Para quienes han perdido la esperanza y para quienes la esperanza es todavía una palabra elocuente, dirigimos estas líneas, con dos propósitos: Primero, resucitarla para reactivarla con fuerza en el corazón del mundo y, en segunda instancia, para acariciar sus alcances en la vida personal, familiar y social, especialmente en un ambiente secularista que vive bajo un presentismo trágico. Recordarla para invitar a trabajarla es valorarla como una fuerza salvífica que encamina y propulsa dinámicas de vida y vida en abundancia.

 

El ser humano no puede cumplir las decisiones de su libertad sino en su relación con el mundo y con los otros, pues la esperanza liberadora no se refleja solamente en la dimensión personal, sino en el destino total de la comunidad universal. La existencia nos compromete con el mañana del mundo y con nosotros mismos y nos exige estar en constante devenir, en un continuo dinamismo que cultiva una esperanza que trasciende la barrera de la muerte. Esta esperanza nos proyecta a ser inquietos, conquistadores, críticos, entusiastas, alegres y constructores de un mundo en el que estamos todos involucrados y arraigados integralmente.
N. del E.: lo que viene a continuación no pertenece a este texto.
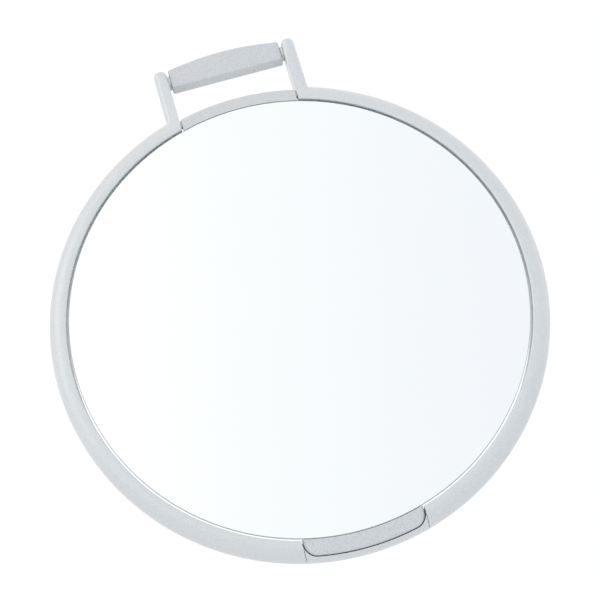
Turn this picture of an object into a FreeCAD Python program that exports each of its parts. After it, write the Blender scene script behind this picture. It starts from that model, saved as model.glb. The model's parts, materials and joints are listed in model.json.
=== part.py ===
import FreeCAD
import Part
import Sketcher
import os
import re
from math import sqrt

# Round salon hand mirror. A silver ring, split into a front and a rear shell, turns up at the top
# into two posts with a grip bar between them. A mirror disc hangs inside the ring on two hinge
# pins in the post roots, and its lower edge swings forward, so that ring and disc stand as an
# A-frame. X runs across, +Y to the back, +Z up through the grip. The origin is the centre of the
# mirror's front face.

DIMENSIONS = {
    # ring
    "RingRadius": 150, "LipRadius": 138.9, "LipProud": 0.8, "LipRound": 1.0,
    "FrontRound": 8.5, "RearRound": 6.5, "InnerRound": 1.5, "SplitDepth": 8.5, "RingRear": 17,
    "ShellWall": 2.2, "HollowHalfAngle": 70,
    # posts at the ends of the ring
    "PostInner": 37.6, "PostWidth": 8, "PostTop": 178, "PostFront": 0.5, "PostRear": 16.5,
    "TipRound": 3.5, "PostFlare": 4, "PostRootRadius": 140, "PostEdgeRound": 3.2,
    "PostEdgeFoot": 143,
    # mirror disc
    "GlassRadius": 137.7, "GlassThickness": 2, "GlassChamfer": 0.4, "SeatRadius": 138,
    "TapeThickness": 0.8, "TapeOuter": 132, "TapeInner": 120, "TapeCentre": 40,
    "CarrierRadius": 135.5, "CarrierWall": 2.2, "CarrierFloor": 2, "CarrierRear": 10.4,
    "CoverThickness": 2, "CoverRadius": 135.3,
    # hinge tab between the posts
    "HingeTabHalf": 36.6, "HingeTabRadius": 146.2, "HingeTabFoot": 126, "HingeTabRear": 9,
    "HingeDepth": 3, "HingeHeight": 138.3, "PinRadius": 1.25, "PinReach": 43.2, "PinStart": 29,
    "BushRadius": 2, "BushLength": 8, "RunningClearance": 0.05,
    "HingeWasherRadius": 2.6, "HingeWasherThickness": 0.7,
    # pull tab in the bottom notch
    "TabHalf": 35.9, "TabRadius": 147.2, "TabCorner": 8, "TabGap": 0.7, "TabRear": 7.9,
    "TabEdgeRound": 2.5, "TongueHalf": 34, "TongueRadius": 145.5, "TabFoot": 125,
    # closing catch
    "CatchHeight": 143, "CatchRadius": 2.4, "MagnetThickness": 2, "PlateThickness": 1,
    # grip
    "RodRadius": 3, "RodHalf": 44, "RodHeight": 171, "CoreRadius": 4, "CoreHalf": 33,
    "SleeveHalf": 36, "SleeveBottom": 165.3, "SleeveTopRadius": 181.5, "SleeveRound": 4,
    "SleeveFront": 3.5, "SleeveRear": 13.5,
    "GripWasherRadius": 4.5, "GripWasherThickness": 1.4, "BoreClearance": 0.05,
    # screws and feet
    "ScrewCircle": 143.5, "ScrewAngleLow": 14, "ScrewAngleHigh": 42, "PostScrewHeight": 157,
    "ScrewRadius": 1.1, "ScrewHeadRadius": 2.1, "ScrewHeadHeight": 1.5, "ScrewSeat": 15,
    "ScrewTip": 3, "ScrewClearance": 0.2, "BossRadius": 2.8,
    "CoverScrewCircle": 118, "CoverScrewTip": 5.4, "CoverHeadHeight": 1, "CoverBossRadius": 3,
    "FootAngle": 64, "FootRadius": 2.8, "FootSeat": 15.8, "FootRear": 17.8,
    # how far a cut runs past the face that it opens
    "CutMargin": 5,
}

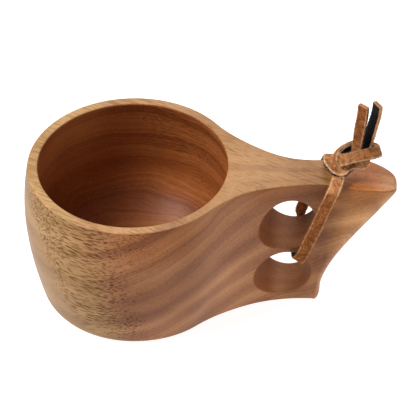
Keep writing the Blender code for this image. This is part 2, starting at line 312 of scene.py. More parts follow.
def strap_section():
    """The strip's rounded section as (across, out, kind), and kind is brown, edge or black."""
    half_thick = 0.5 * STRAP_THICKNESS
    flat = 0.5 * STRAP_WIDTH - STRAP_CORNER
    section = []
    for way, face, edge_cuts in ((1.0, "brown", (1,)), (-1.0, "black", range(2, CORNER_CUTS))):
        for k in range(FACE_CUTS + 1):
            across = flat * (2.0 * k / FACE_CUTS - 1.0)
            section.append((way * across, way * half_thick, face))
        for k in range(1, CORNER_CUTS):
            angle = math.pi * k / CORNER_CUTS
            across = flat + STRAP_CORNER * math.sin(angle)
            kind = "edge" if k in edge_cuts else "black"
            section.append((way * across, way * half_thick * math.cos(angle), kind))
    return section


def strap_axes(places, looks, i):
    """The directions along, out of and across the strap at its point i."""
    ahead = places[min(i + 1, len(places) - 1)] - places[max(i - 1, 0)]
    along = Vector(ahead).normalized()
    out = Vector(looks[i])
    out = (out - along * out.dot(along)).normalized()
    return along, out, along.cross(out)


def add_fuzz(mesh, places, looks, chance):
    """Short pale fibres that stand out from the cut edges and from the brown face."""
    half_width, half_thick = 0.5 * STRAP_WIDTH, 0.5 * STRAP_THICKNESS
    for i in range(1, len(places) - 1):
        along, out, across = strap_axes(places, looks, i)
        for k in range(EDGE_FIBRES + FACE_FIBRES):
            if k < EDGE_FIBRES:
                side = chance.choice((-1.0, 1.0))
                root = across * (side * half_width)
                root += out * (half_thick * chance.uniform(0.1, 0.9))
                grow = across * side + out * chance.uniform(-0.4, 0.7)
            else:
                root = across * (half_width * chance.uniform(-0.95, 0.95)) + out * half_thick
                grow = out + across * chance.uniform(-1.2, 1.2)
            grow = (grow + along * chance.uniform(-1.0, 1.0)).normalized()
            root += Vector(places[i]) + along * (STRAP_STEP * chance.uniform(-0.5, 0.5))
            root -= grow * FIBRE_ROOT
            length = FIBRE_ROOT + FIBRE_LENGTH * chance.uniform(0.3, 1.0) ** 2
            flat = grow.cross(out + across * 0.3).normalized() * (0.5 * FIBRE_WIDTH)
            corners = (root - flat, root + flat, root + grow * length)
            face = mesh.faces.new([mesh.verts.new(corner) for corner in corners])
            face.material_index = SLOTS["edge"]


def strap(name, stops, materials, seed):
    """A suede strip along its stops. Its cut edges wander and its nap is uneven. Returns the
    object, the line that it follows and its length."""
    places, looks, at = strap_route(stops)
    section = strap_section()
    mesh = bmesh.new()
    uv = mesh.loops.layers.uv.new("strip")
    rings = []
    for i, (place, distance) in enumerate(zip(places, at / MM)):
        _, out, across = strap_axes(places, looks, i)
        ring = []
        for side, depth, kind in section:
            spot = Vector((distance, side / MM, depth / MM))
            fray = noise.noise(
                Vector((distance * WANDER_FINENESS, math.copysign(7.0, side) + seed, 3.1))
            )
            wide = side * (1.0 + WIDTH_WANDER * fray)
            if kind == "edge":
                fine = noise.noise(spot * EDGE_FINENESS + Vector((seed, 0.0, 0.0)))
                wide += math.copysign(EDGE_ROUGHNESS * fine, side)
            nap = noise.noise(spot * FACE_FINENESS + Vector((seed, 5.0, 0.0)))
            deep = depth + math.copysign(FACE_ROUGHNESS * nap, depth)
            ring.append(mesh.verts.new(Vector(place) + across * wide + out * deep))
        rings.append(ring)
    count = len(section)
    for i, (ring, after) in enumerate(zip(rings, rings[1:])):
        for k in range(count):
            j = (k + 1) % count
            face = mesh.faces.new((ring[k], ring[j], after[j], after[k]))
            kinds = {section[k][2], section[j][2]}
            face.material_index = SLOTS[kinds.pop() if len(kinds) == 1 else "edge"]
            face.smooth = True
            spots = ((at[i], k), (at[i], k + 1), (at[i + 1], k + 1), (at[i + 1], k))
            for loop, (distance, turn) in zip(face.loops, spots):
                loop[uv].uv = (distance / MM, turn / count)
    for ring in (rings[0][::-1], rings[-1]):
        mesh.faces.new(ring).material_index = SLOTS["edge"]
    bmesh.ops.recalc_face_normals(mesh, faces=mesh.faces)
    add_fuzz(mesh, places, looks, random.Random(seed))
    obj = mesh_object(mesh, name)
    for made in materials:
        obj.data.materials.append(made)
    return obj, [tuple(place) for place in places], float(at[-1])


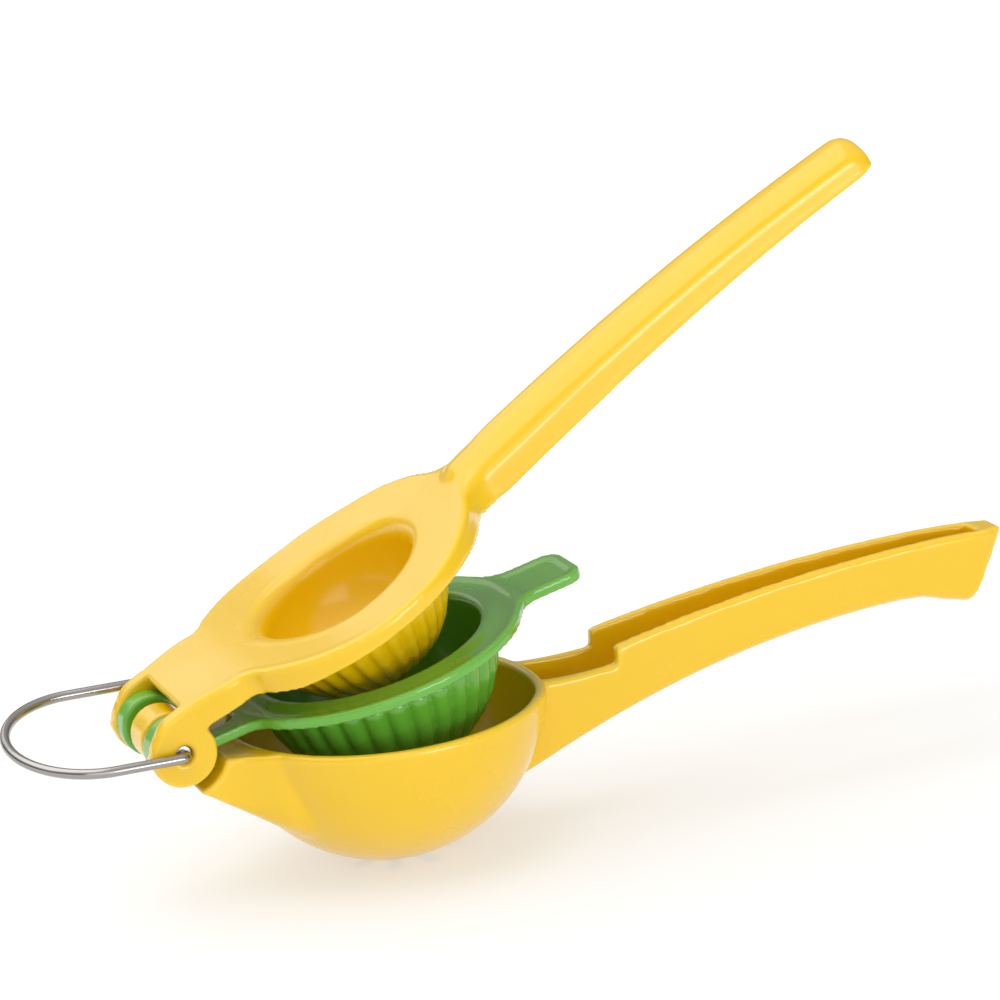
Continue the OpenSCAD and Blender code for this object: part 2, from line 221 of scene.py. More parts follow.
sky = bpy.data.worlds.new("studio_sky")
sky.use_nodes = True
scene.world = sky
air = Graph("studio_sky", sky.node_tree)
direction = air.node("ShaderNodeTexCoord", output="Generated")
height = air.node("ShaderNodeSeparateXYZ", {}, {0: direction}, "Z")
sky_stops = [(0.0, grey(0.24)), (0.3, grey(0.31)), (0.6, grey(0.6)), (1.0, grey(0.95))]
air.put(
    sky.node_tree.nodes["Background"].inputs["Color"],
    air.node("ShaderNodeValToRGB", {"stops": sky_stops}, {0: height}))

floor_mesh = bmesh.new()
bmesh.ops.create_grid(floor_mesh, x_segments=1, y_segments=1, size=6)
floor_data = bpy.data.meshes.new("floor")
floor_mesh.to_mesh(floor_data)
floor_mesh.free()
floor = bpy.data.objects.new("floor", floor_data)
scene.collection.objects.link(floor)
floor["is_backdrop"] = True
pale_floor = Graph("pale_floor")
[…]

La

esperanza, así entendida, no nos arrebata la felicidad del presente, sino nos abre a la plenitud de la vida, como vida histórica.

 

Dicha esperanza torna amable la vida, porque con ella aceptamos nuestro presente de manera gozosa sin olvidar lo sempiterno.

La esperanza, como motivación intrínseca y motor dinámico, da confianza, brinda paciencia, impregna de audacia, inspira fidelidad y produce profunda alegría y, si ese gozo esperanzado está arraigado a un Dios, comunicador de vida, llegará a la plenitud porque alcanzó la perfección en el amor y en el existir. ¿Habrá dicha mayor que la de saborear un néctar que no tiene fin?